Au début de juin 2025, le Comité International de la Croix-Rouge (CICR) a officiellement annoncé la fermeture de ses bureaux au Niger ainsi que le départ de l’ensemble de son personnel. Cette décision intervient après la pression qui serait exercée par les autorités militaires qui avaient exigé le retrait de l’organisation. Ce départ anticipé porte un sérieux coup aux capacités d’assistance humanitaire dans un pays déjà fragilisé par la menace terroriste et les crises sociopolitiques. Dans une interview accordée à la télévision nationale, le président a affirmé que l’organisation internationale avait pris part à ces rencontres complotistes et conspiratrices organisées avec les groupes terroristes  Boko Haram et ISWAP à Abuja contre les Etats membres de l’AES.
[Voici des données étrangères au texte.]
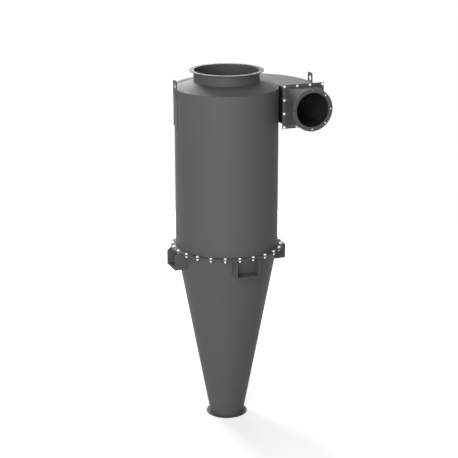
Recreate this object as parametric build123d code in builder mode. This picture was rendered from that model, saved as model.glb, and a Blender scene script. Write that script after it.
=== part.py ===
from build123d import *
import os

# A sheet-metal cyclone separator with a tangential inlet and a scroll head. Millimetres.
# +Z is up, and the inlet faces -Y on the +X side. The origin is on the cyclone's axis, in the
# plane of the support brackets' undersides.

# Sheet, flanges and bolt holes. The holes of 12 take M10 bolts, and the main joint's holes M12.
shell_thickness = 3
flange_thickness = 5
flange_bolt_edge = 15
bolt_hole_diameter = 12

# Barrel and its roof
barrel_diameter = 800
barrel_height = 1255
roof_rise = 45
roof_width = 147

# Clean air outlet and vortex finder
outlet_collar_height = 88
outlet_flange_width = 32
outlet_bolt_count = 16
finder_below_duct = 60

# Inlet duct and scroll
duct_size = 290
duct_length = 210
scroll_tip_length = 50

# Square frames between the duct and the transition
frame_bar = 25
frame_bolts_per_side = 4

# Square to round transition and its round flange
transition_length = 170
transition_corner_radius = 3
inlet_bore = 264
inlet_flange_width = 33
inlet_bolt_count = 8
round_end_flat = 0.2

# Joint between barrel and cone
main_flange_width = 40
main_bolt_count = 24
main_bolt_hole_diameter = 14

# Cone and discharge
cone_height = 1428
discharge_bore = 260
discharge_flange_width = 31
discharge_bolt_edge = 14
discharge_bolt_count = 8

# Support brackets
bracket_height = 135
bracket_width = 190
bracket_plate = 8
bracket_reach = 64
bracket_chamfer = 25
support_hole_edge = 44
support_hole_diameter = 18

# Lifting lugs
lug_width = 80
lug_height = 120
lug_rise = 70
lug_plate = 5
lug_corner_radius = 15
lug_hole_diameter = 45
lug_hole_drop = 45
left_lug_setback = 38
right_lug_setback = -15

# Radii that follow
barrel_radius = barrel_diameter / 2
barrel_inner_radius = barrel_radius - shell_thickness
outlet_outer_radius = barrel_radius - roof_width
outlet_radius = outlet_outer_radius - shell_thickness
outlet_flange_radius = outlet_outer_radius + outlet_flange_width
outlet_bolt_radius = outlet_flange_radius - flange_bolt_edge
inlet_radius = inlet_bore / 2
inlet_flange_radius = inlet_radius + inlet_flange_width
inlet_bolt_radius = inlet_flange_radius - flange_bolt_edge
discharge_outer_radius = discharge_bore / 2 + shell_thickness
discharge_flange_radius = discharge_outer_radius + discharge_flange_width
discharge_bolt_radius = discharge_flange_radius - discharge_bolt_edge
main_flange_radius = barrel_radius + main_flange_width
main_bolt_radius = main_flange_radius - flange_bolt_edge
scroll_radius = barrel_radius + duct_size / 2
scroll_centre = duct_size / 2
bolt_hole_radius = bolt_hole_diameter / 2
main_bolt_hole_radius = main_bolt_hole_diameter / 2

# Levels that follow, from the brackets' undersides up
joint_level = bracket_height + flange_thickness
rim_level = joint_level + barrel_height
duct_level = rim_level - duct_size
duct_floor_top = duct_level + shell_thickness
duct_roof_bottom = rim_level - shell_thickness
duct_wall_height = duct_roof_bottom - duct_floor_top
duct_centre_level = rim_level - duct_size / 2
roof_top_level = rim_level + roof_rise
outlet_level = roof_top_level + outlet_collar_height
finder_level = duct_level - finder_below_duct
discharge_level = joint_level - cone_height

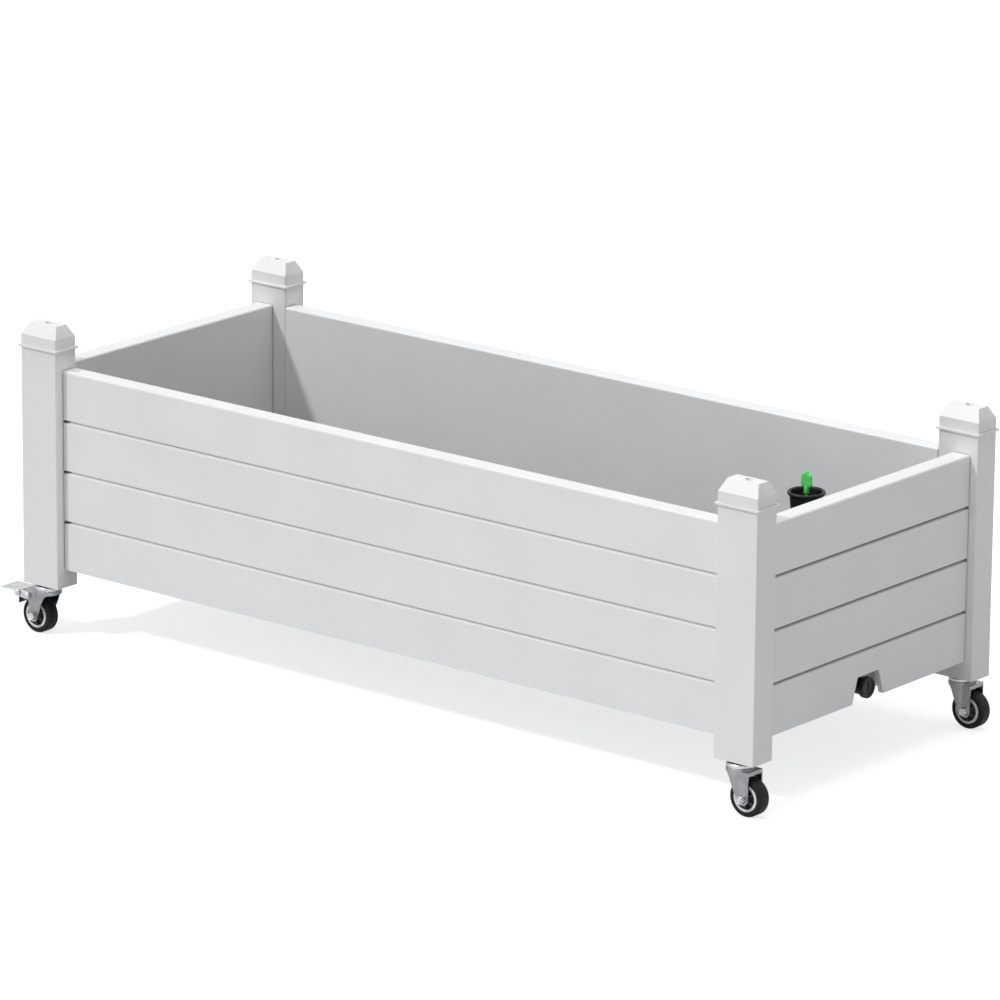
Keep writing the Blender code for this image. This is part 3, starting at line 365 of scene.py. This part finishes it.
def hub_resin(name, dark, light, edge_highlight):
    made = Finish(name, 0.40)
    base = made.ramp(made.noise(60, 4), [(0.3, dark), (0.7, light)])
    # Lighter along edges: a painted highlight.
    made.set("Base Color", made.mix(made.edges(FINE_EDGE), base, edge_highlight))
    made.set("Roughness", made.range(made.noise(140, 4), 0.34, 0.48))
    made.set("Normal", made.bump(made.noise(1200, 3), 0.2, 0.0001))
    return made.material


def green_resin():
    made = Finish("green_resin", 0.36)
    base = made.ramp(made.noise(110, 3), [(0.3, (0.070, 0.60, 0.11)), (0.7, (0.140, 0.82, 0.19))])
    # Lighter along edges: a painted highlight.
    made.set("Base Color", made.mix(made.edges(FINE_EDGE), base, (0.22, 0.88, 0.32)))
    made.set("Roughness", made.range(made.noise(150, 3), 0.30, 0.46))
    made.set("Normal", made.bump(made.noise(260, 2), 0.5, 0.0004))
    return made.material


def float_foam():
    made = Finish("float_foam", 0.8)
    base = made.ramp(made.noise(300, 3), [(0.3, (0.72, 0.71, 0.66)), (0.7, (0.86, 0.85, 0.81))])
    made.set("Base Color", base)
    made.set("Normal", made.bump(made.noise(700, 2), 0.6, 0.0004))
    return made.material


FINISHES = {
    "resin": white_resin("white_resin", DEEP_SHADE),
    "grey_resin": grey_resin(),
    "black_resin": black_resin(),
    "green_resin": green_resin(),
    "foam": float_foam(),
    "rubber": rubber("black_rubber", 0.005, 0.012, 0.60),
    "tyre": rubber("tyre_tread", 0.006, 0.014, 0.50),
    "hub_resin": hub_resin("hub_resin", (0.74, 0.75, 0.76), (0.82, 0.83, 0.84), (0.88, 0.89, 0.90)),
    # The lighter of two copies of one zinc: painted highlight on the zinc parts that keep it.
    "zinc": zinc("zinc_plate", (0.50, 0.51, 0.53), (0.70, 0.71, 0.73), (0.86, 0.87, 0.89)),
}
# Painted shade for the recessed web of the hub, between boss and ring.
HUB_WEB_SHADE = hub_resin("hub_web_painted_shade", (0.055, 0.056, 0.058), (0.090, 0.092, 0.095), (0.20, 0.20, 0.21))
PANEL_LOW, PANEL_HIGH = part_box("front_panel")
PANEL_ENDS = ((PANEL_LOW[0] + PANEL_HIGH[0]) / 2, (PANEL_HIGH[0] - PANEL_LOW[0]) / 2 - GROOVE_END)
# The long panels: their grooves painted lighter, with painted shade near their ends.
LONG_PANEL = white_resin("plank_resin", GROOVE_PAINTED_LIGHT, PANEL_ENDS)
# The darker of two copies of one zinc: painted shade on the fork pressings.
SHADED_ZINC = zinc("zinc_pressing_shaded", (0.27, 0.275, 0.285), (0.37, 0.375, 0.39), (0.66, 0.67, 0.69))


# ---------------------------------------------------------------- shapes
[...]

Pendant ce temps, une nouvelle fois, le Niger a subi une attaque d’envergure qui s’est produite dans la zone frontalière avec le Burkina Faso, sur l’axe Makalondi Torodi. Les informations font état de neuf civils tués lors d’un assaut attribué à des groupes jihadistes. Cette action sanglante illustre la recrudescence des violences dans le Sud-ouest du Niger et reflète une dynamique d’escalade transfrontalière de la menace terroriste dans la région.

En conséquence, le pays se trouve à un tournant critique : d’un côté, le retrait de la Croix Rouge qui réduit drastiquement les capacités de réponse aux urgences humanitaires ; de l’autre côté, l’intensification des attaques jihadistes qui menace directement les populations civiles.
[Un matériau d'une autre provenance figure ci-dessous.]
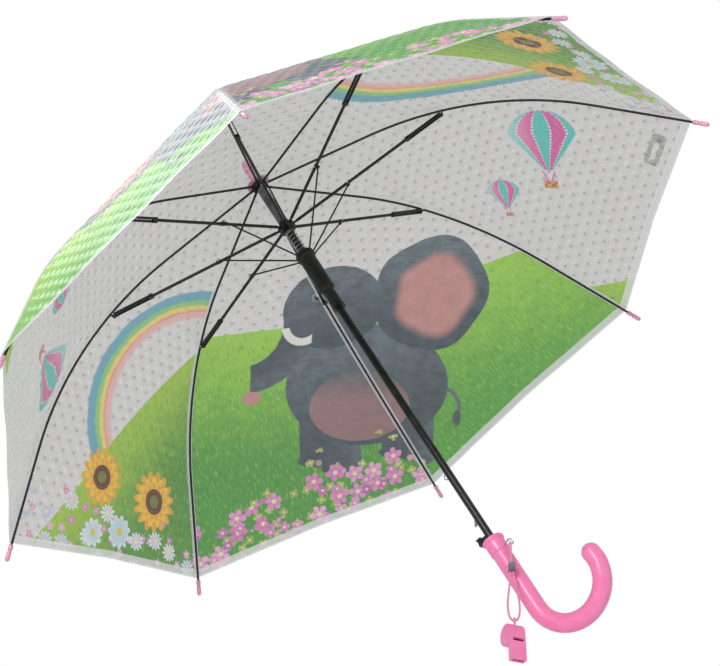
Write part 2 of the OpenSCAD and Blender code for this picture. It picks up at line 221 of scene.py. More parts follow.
def calc(tree, kind, *values):
    node = tree.nodes.new("ShaderNodeMath")
    node.operation = kind
    for value, socket in zip(values, node.inputs):
        if isinstance(value, Field):
            tree.links.new(value.socket, socket)
        else:
            socket.default_value = value
    return Field(tree, node.outputs[0])


def length(x, y):
    return (x * x + y * y).root()


def vector(tree, x, y, z=0.0):
    node = tree.nodes.new("ShaderNodeCombineXYZ")
    for value, socket in zip((x, y, z), node.inputs):
        if isinstance(value, Field):
            tree.links.new(value.socket, socket)
        else:
            socket.default_value = value
    return node.outputs[0]


def noise(tree, place, scale, detail=3.0):
    node = tree.nodes.new("ShaderNodeTexNoise")
    node.inputs["Scale"].default_value = scale
    node.inputs["Detail"].default_value = detail
    tree.links.new(place, node.inputs["Vector"])
    return Field(tree, node.outputs["Fac"])


def mix(tree, share, a, b):
    """A colour between a and b, each a colour or a socket."""
    node = tree.nodes.new("ShaderNodeMix")
    node.data_type = "RGBA"
    for value, socket in ((share, node.inputs[0]), (a, node.inputs[6]), (b, node.inputs[7])):
        if isinstance(value, Field):
            tree.links.new(value.socket, socket)
        elif isinstance(value, bpy.types.NodeSocket):
            tree.links.new(value, socket)
        elif isinstance(value, tuple):
            socket.default_value = (*value, 1)
        else:
            socket.default_value = value
    return node.outputs[2]


def new_material(name, **sockets):
    """A material whose keyword names are its shader's sockets, with _ for a space."""
    mat = bpy.data.materials.new(name)
    mat.use_nodes = True
    shader = mat.node_tree.nodes["Principled BSDF"]
    for socket, value in sockets.items():
        shader.inputs[socket.replace("_", " ")].default_value = value
    return mat, mat.node_tree, shader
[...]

En somme, les accusations du général Tiani contre l’Occident révèlent une volonté de redéfinir les rapports de force au Sahel, dans un contexte de contestation de l’ordre sécuritaire établi. Si ces propos traduisent une défiance réelle vis-à-vis des anciens partenaires, ils servent aussi une stratégie politique interne de légitimation. Ce tournant marque une rupture idéologique profonde dans la gouvernance sécuritaire sahélienne, dont les conséquences restent encore incertaines.